Accepting the availability of stdint.h and stdbool.h

One of Carl's comments in R3-Alpha complained about the lack of a standardization of integer sizes in C:

"One of the biggest flaws in the C language was not to indicate bitranges of integers. So, we do that here. You cannot 'abstractly remove' the range of a number. It is a critical part of its definition."

So he did some empirical platform detection to define things like REBI32 for a signed 32-bit integer, REBU64 for an unsigned 64-bit integer, etc.

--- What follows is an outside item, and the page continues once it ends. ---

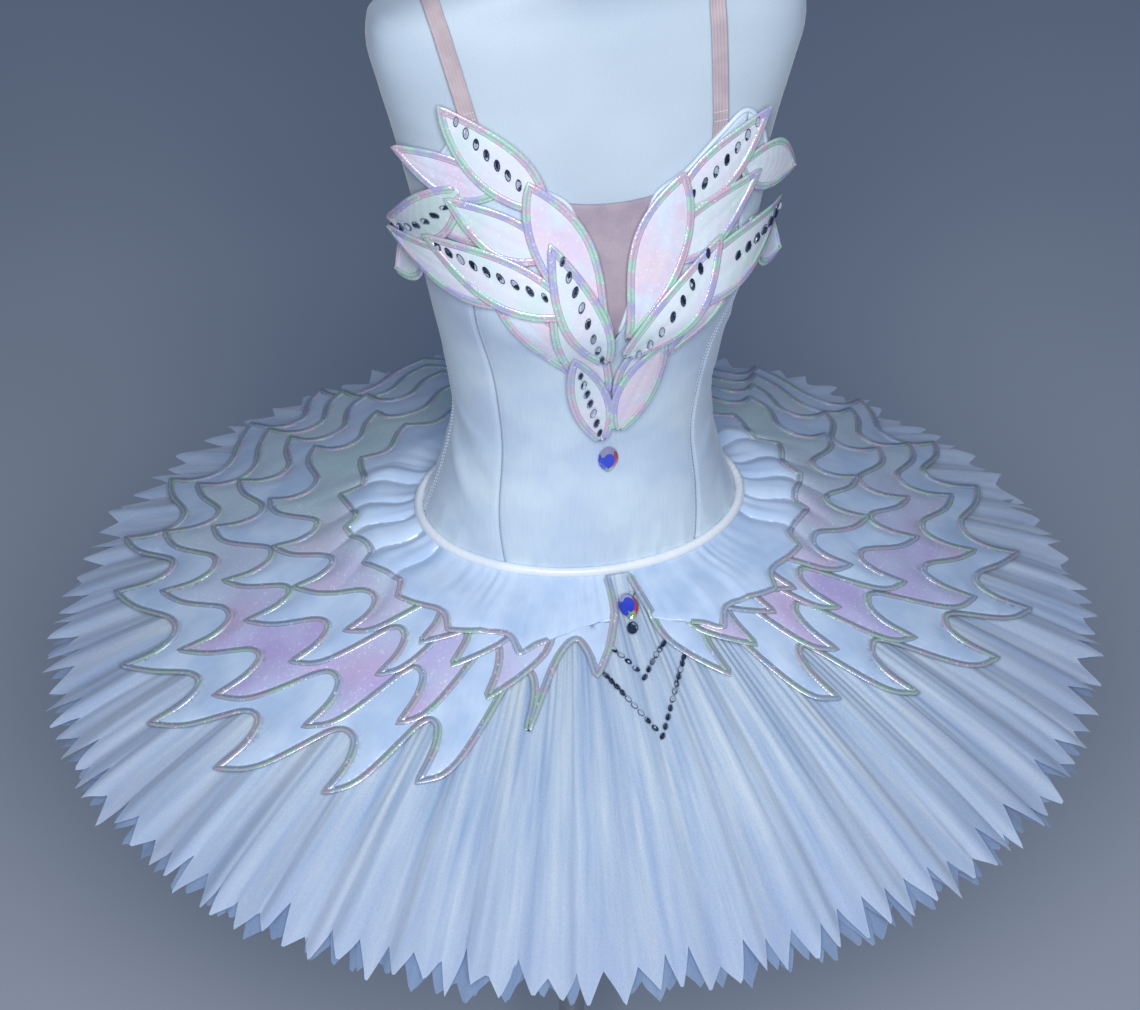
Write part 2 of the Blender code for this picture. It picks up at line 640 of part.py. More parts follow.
# ---------------------------------------------------------------- plate on the skirt
def lobed_edge(tier, letter):
    """Outer edge of a tier, front to back: swept lobes with sharp tips and round bays."""
    pitch = (PLATE_BACK_ANGLE - 5.0 - tier.first_tip) / (tier.lobes - 1)
    tips = []
    for lobe in range(tier.lobes):
        angle = tier.first_tip + pitch * lobe + 1.2 * math.sin(2.3 * lobe + tier.level)
        trim = PLATE_TRIM[letter] * max(0.0, 1.0 - angle / PLATE_TRIM_FROM)
        reach = smooth_at(tier.reach, angle) * (1.0 - trim)
        tips.append((angle, reach + 0.012 * math.sin(1.9 * lobe + 2 * tier.level)))
    edge = []
    for (angle, share), (next_angle, next_share) in zip(tips, tips[1:]):
        step = next_angle - angle
        edge += [(angle, share),
                 (angle - 0.03 * step, share - 0.62 * tier.lobe_depth),
                 (angle + 0.08 * step, share - tier.lobe_depth),
                 (angle + 0.34 * step, share - 0.92 * tier.lobe_depth),
                 (angle + 0.70 * step, next_share - 0.42 * tier.lobe_depth)]
    edge.append(tips[-1])
    return [(angle, max(share, tier.inner + PLATE_LEAST_WIDTH)) for angle, share in edge]


def tier_outline(tier, letter):
    """Whole outline of a tier: front edge, lobed edge, back edge and inner edge."""
    start = PLATE_FRONT_ANGLE + TIER_FRONT_INSET * tier.level
    edge = lobed_edge(tier, letter)
    first_share = edge[0][1]
    front = [(start, tier.inner), (start + 1.5, tier.inner + 0.4 * (first_share - tier.inner))]
    back_share = edge[-1][1] - 1.2 * tier.lobe_depth
    back = [(PLATE_BACK_ANGLE, back_share), (PLATE_BACK_ANGLE, 0.5 * (back_share + tier.inner))]
    inner_steps = round((PLATE_BACK_ANGLE - start) / math.degrees(PLATE_GRID_ANGLE))
    inner = [(PLATE_BACK_ANGLE + (start - PLATE_BACK_ANGLE) * step / inner_steps, tier.inner)
             for step in range(inner_steps)]
    return front + edge + back + inner


def flat_skirt(angle, share):
    """Plan of a point on the skirt, used to lay a plate out flat."""
    point = skirt_point(math.radians(angle), share)
    return (point.x, point.y)


def inside_by(outline_flat, point, margin):
    """True where a flat point lies inside an outline and at least `margin` from it."""
    crossings = 0
    for first, second in zip(outline_flat, outline_flat[1:] + outline_flat[:1]):
        if (first.y > point.y) != (second.y > point.y):
            reach = first.x + (point.y - first.y) / (second.y - first.y) * (second.x - first.x)
            crossings += reach > point.x
        closest, share = geometry.intersect_point_line(point, first, second)
        closest = first if share < 0 else second if share > 1 else closest
        if (closest.to_2d() - point).length < margin:
            return False
    return crossings % 2 == 1


def build_tier(tier, letter, side):
    """One tier of the plate on one side of the body."""
    outline = tier_outline(tier, letter)
    outline_flat = [Vector(flat_skirt(*pair)) for pair in outline]
    grid = []
    angle = PLATE_FRONT_ANGLE
    while angle < PLATE_BACK_ANGLE:
        share = tier.inner + 0.5 * PLATE_GRID_RUN
        while share < 1.0:
            if inside_by(outline_flat, Vector(flat_skirt(angle, share)), PLATE_EDGE_MARGIN):
                grid.append((angle, share))
            share += PLATE_GRID_RUN
        angle += math.degrees(PLATE_GRID_ANGLE)
    lift = PLATE_FIRST_LIFT + PLATE_LIFT_STEP * tier.level
    finish = SHIMMER if tier.level % 2 else SATIN
    wall_from_outline(f"{tier.name}_{letter}", outline, grid, flat_skirt,
                      lambda angle, share: skirt_point(math.radians(side * angle), share, lift + PLATE_WALL),
                      lambda angle, share: skirt_point(math.radians(side * angle), share, lift),
                      finish)


def build_yoke(letter, side):
    """Satin gathered into the hip seam, with its largest folds over the hip."""
    fold_columns = 2 * YOKE_FOLDS
    fold_step = (YOKE_FOLD_LAST - YOKE_FOLD_FIRST) / fold_columns
    angles = [PLATE_FRONT_ANGLE + (YOKE_FOLD_FIRST - PLATE_FRONT_ANGLE) * step / YOKE_PLAIN_COLUMNS
              for step in range(YOKE_PLAIN_COLUMNS)]
    angles += [YOKE_FOLD_FIRST + fold_step * step for step in range(fold_columns + 1)]
    angles += [YOKE_FOLD_LAST + (PLATE_BACK_ANGLE - YOKE_FOLD_LAST) * (step + 1) / YOKE_PLAIN_COLUMNS
               for step in range(YOKE_PLAIN_COLUMNS)]
    outer, inner = [], []
    for row in range(YOKE_ROWS + 1):
        along = row / YOKE_ROWS
        outer_row, inner_row = [], []
        for column, angle in enumerate(angles):
            fold = column - YOKE_PLAIN_COLUMNS
            crest = 0 < fold < fold_columns and fold % 2 == 1
            rise = YOKE_FOLD_RISE * (1.0 - 0.55 * along) * crest
            share = YOKE_INNER + (YOKE_OUTER - YOKE_INNER) * along
            lift = PLATE_FIRST_LIFT + PLATE_LIFT_STEP + rise
            turned = math.radians(side * angle)
            outer_row.append(skirt_point(turned, share, lift + PLATE_WALL))
            inner_row.append(skirt_point(turned, share, lift))
        outer.append(outer_row)
        inner.append(inner_row)
    wall_from_grid(f"plate_yoke_{letter}", outer, inner, SATIN, sharp=60.0)


# ---------------------------------------------------------------- feather appliques
def leaf_half_width(leaf, share):
    """Half width of a leaf along its middle line: full near the middle, sharp at the tip."""
    return 0.5 * leaf.width * math.sin(math.pi * share ** 0.9) ** 0.85


def build_leaf(leaf):
    """One feather, a pointed leaf that lies on the bust over its neighbours' bases."""
    base = Vector((math.radians(leaf.base[0]) * FLAT_RADIUS, leaf.base[1]))
    tip = Vector((math.radians(leaf.tip[0]) * FLAT_RADIUS, leaf.tip[1]))
    along = tip - base
    sideways = Vector((-along.y, along.x)).normalized()

    def flat_at(share, across):
        bow = leaf.bend * 4.0 * share * (1.0 - share)
        return base + along * share + sideways * (bow + across)

    shares = [station / LEAF_STATIONS for station in range(1, LEAF_STATIONS)]
    outline = [(0.0, 0.0)] + [(share, -leaf_half_width(leaf, share)) for share in shares] + [(1.0, 0.0)]
    outline += [(share, leaf_half_width(leaf, share)) for share in reversed(shares)]
    spine = [(share, 0.0) for share in shares]

    def place(share, across, out):
        spot = flat_at(share, across)
        level = leaf.levels[0] + (leaf.levels[1] - leaf.levels[0]) * share
        crown = LEAF_CROWN * (across == 0.0) * math.sin(math.pi * share)
        lift = LEAF_FIRST_LIFT + LEAF_LIFT_STEP * level + crown + leaf.flare * share ** 3
        return body_point(spot.x / FLAT_RADIUS, spot.y, lift + out)

    wall_from_outline(leaf.name, outline, spine, lambda share, across: tuple(flat_at(share, across)),
                      lambda share, across: place(share, across, LEAF_WALL),
                      lambda share, across: place(share, across, 0.0), SATIN)


# ---------------------------------------------------------------- jewels
def build_jewel(name, centre, right, up, out):
    """Pear-cut crystal, point down, with a flat table and a bevelled girdle."""
    girdle, table, back = [], [], []
    for side in range(JEWEL_SIDES):
        turn = 2 * math.pi * side / JEWEL_SIDES
        narrow = 1.0 - 0.5 * max(0.0, math.cos(turn)) ** 2
        across = 0.5 * JEWEL_WIDTH * math.sin(turn) * narrow
        height = -0.5 * JEWEL_LENGTH * math.cos(turn)
        spot = centre + right * across + up * height
        girdle.append(spot + out * 0.5 * JEWEL_DEPTH)
        table.append(centre + (spot - centre) * 0.6 + out * JEWEL_DEPTH)
        back.append(centre + (spot - centre) * 0.8)
    points = back + girdle + table
    faces = [[row * JEWEL_SIDES + side, row * JEWEL_SIDES + (side + 1) % JEWEL_SIDES,
              (row + 1) * JEWEL_SIDES + (side + 1) % JEWEL_SIDES, (row + 1) * JEWEL_SIDES + side]
             for row in range(2) for side in range(JEWEL_SIDES)]
    faces.append(list(range(JEWEL_SIDES)))
    faces.append([2 * JEWEL_SIDES + side for side in range(JEWEL_SIDES)])
    add_object(name, points, faces, CRYSTAL, 10.0)


def surface_axes(point_at, first, second):
    """Right, up and outward unit vectors of a surface given by two parameters."""
    small = 0.004
    here = point_at(first, second)
    right = (point_at(first + small, second) - here).normalized()
    up = (point_at(first, second + small) - here).normalized()
    return here, right, up


def build_jewels():
    """The pear crystals at the waist and on the front of the skirt."""
    angle, height, lift = WAIST_JEWEL
    here, right, up = surface_axes(body_point, math.radians(angle), height)
    out = right.cross(up).normalized()
    build_jewel("jewel_waist", here + out * lift, right, out.cross(right), out)
    angle, share, lift = SKIRT_JEWEL
    here, right, down = surface_axes(skirt_point, math.radians(angle), share)
    out = down.cross(right).normalized()
    build_jewel("jewel_skirt", here + out * lift, right, out.cross(right), out)


def main():
    """Clear the scene and build every piece."""
    for item in list(bpy.data.objects):
        bpy.data.objects.remove(item, do_unlink=True)
    build_form()
    build_bodice()
    build_neck_insert()
    build_straps()
    build_piping()
    build_brief()
    for net in NETS:
        build_net(net)
    for letter, side in SIDES:
        for tier in TIERS:
            build_tier(tier, letter, side)
        build_yoke(letter, side)
    for leaf in LEAVES:
        build_leaf(leaf)
    build_jewels()


main()
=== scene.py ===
"""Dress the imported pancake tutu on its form: pointed nets, satin, lobed plate, feathers and stones.

Frame: metres, +Z up, the wearer faces -Y and the wearer's left is +X.  The origin is the
centre of the stand's underside.  Angles run round the body from the centre front, positive
towards the wearer's left.  Heights on the body are measured from the high-hip seam.
"""
import logging
from bisect import bisect_right
from dataclasses import dataclass
from enum import Enum
from functools import lru_cache, partial
from math import atan2, cos, exp, floor, inf, pi, radians, remainder, sin, tau
from typing import Any, Callable, Iterable, Sequence
import bmesh
import bpy
from mathutils import Matrix, Vector
from mathutils.kdtree import KDTree


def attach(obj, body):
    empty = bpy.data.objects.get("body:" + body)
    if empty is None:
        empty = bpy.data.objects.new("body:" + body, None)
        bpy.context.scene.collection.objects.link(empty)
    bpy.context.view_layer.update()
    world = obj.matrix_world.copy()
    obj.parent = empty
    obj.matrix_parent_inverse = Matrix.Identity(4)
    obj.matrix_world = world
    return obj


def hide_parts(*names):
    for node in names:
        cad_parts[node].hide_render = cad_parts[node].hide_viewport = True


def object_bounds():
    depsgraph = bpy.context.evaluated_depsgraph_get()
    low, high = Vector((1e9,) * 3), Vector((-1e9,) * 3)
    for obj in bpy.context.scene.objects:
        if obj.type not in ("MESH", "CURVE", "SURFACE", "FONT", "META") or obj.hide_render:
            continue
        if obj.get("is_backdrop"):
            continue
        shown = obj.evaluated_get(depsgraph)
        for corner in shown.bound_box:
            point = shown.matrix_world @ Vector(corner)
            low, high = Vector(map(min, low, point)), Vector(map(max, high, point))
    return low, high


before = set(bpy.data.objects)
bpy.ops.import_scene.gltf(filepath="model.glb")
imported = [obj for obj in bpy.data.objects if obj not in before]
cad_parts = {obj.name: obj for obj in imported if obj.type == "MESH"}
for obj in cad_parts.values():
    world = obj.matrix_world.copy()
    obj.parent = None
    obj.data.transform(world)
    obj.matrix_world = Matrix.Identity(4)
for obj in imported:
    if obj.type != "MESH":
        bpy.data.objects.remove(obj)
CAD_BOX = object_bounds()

LOG = logging.getLogger("tutu")
Place = Callable[[float, float], Vector]
Row = tuple[float, float]
Socket = bpy.types.NodeSocket
Sockets = dict[str | int, Any]  # input name or number to a value, a hex colour or a socket
Adder = Callable[..., Any]  # add_node with its tree already given
Colour = Any  # a socket or an sRGB hex colour

BODY = "root"
MM = 0.001
WELD = 1.0e-6  # points closer than this are one point
NUDGE = 0.002  # small step that finds the directions of a surface
GROOVE_WIDTH = 0.3  # of a doubled cord, as a share of its half width
SIDES = (("L", 1), ("R", -1))
# numbers of the colour sockets on a Mix node, which has one set for each type of data
FACTOR, FIRST, SECOND, MIXED = 0, 6, 7, 2


# ---- finishes
def hex_to_linear(code: str) -> tuple[float, float, float, float]:
    """Turn an sRGB hex colour into linear red, green, blue and alpha.

    Args:
        code: Colour written as "#RRGGBB".
    Returns:
        Linear colour with an alpha of 1.
    """
    channels = [int(code[place:place + 2], 16) / 255.0 for place in (1, 3, 5)]
    linear = [value / 12.92 if value <= 0.04045 else ((value + 0.055) / 1.055) ** 2.4 for value in channels]
    return (*linear, 1.0)


def fill_inputs(tree: bpy.types.NodeTree, node: bpy.types.Node, inputs: Sockets) -> None:
    """Set or link the inputs of a node; an sRGB hex colour becomes a linear one.

    Args:
        tree: Tree that holds the node.
        node: The node.
        inputs: What its inputs get.
    """
    for name, value in inputs.items():
        if isinstance(value, Socket):
            tree.links.new(value, node.inputs[name])
        else:
            node.inputs[name].default_value = hex_to_linear(value) if isinstance(value, str) else value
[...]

But once C99 arrived, the file <stdint.h> offered several basic types, and basically covered the needs with types that had names like int32_t and uint64_t:

Fixed width integer types (since C99) - cppreference.com

So Ren-C was changed to use the C99 names and include <stdint.h>. For pre-C99 compilers, it used a portable shim called "pstdint", which it maintained its own copy of in the repository:

src/include/pstdint.h

By similar reasoning, booleans were shimmed with another found-file:

src/include/pstdbool.h

Ren-C Has Embraced C99, So Why Keep These Shims?

C99 is now a prerequisite for building the system.

It may be that some pre-C99 standards compiler could still build Ren-C with these shims, though it would need variadic macro support. The odds of a compiler having that support yet lacking things like bool and int32_t are fairly slim.

In any case, these esoteric compilation environments could be "shimmed" by hacking in versions of stdint.h and stdbool.h to their include directories. I feel like that's the responsibility of the build environment at this point... and that the Ren-C codebase need not be carrying the baggage.

So I'm pulling the files out. If anyone is on an esoteric platform and trying to build but finds these definitions being missing is the only problem, then they should dig up pstdint and pstdbool.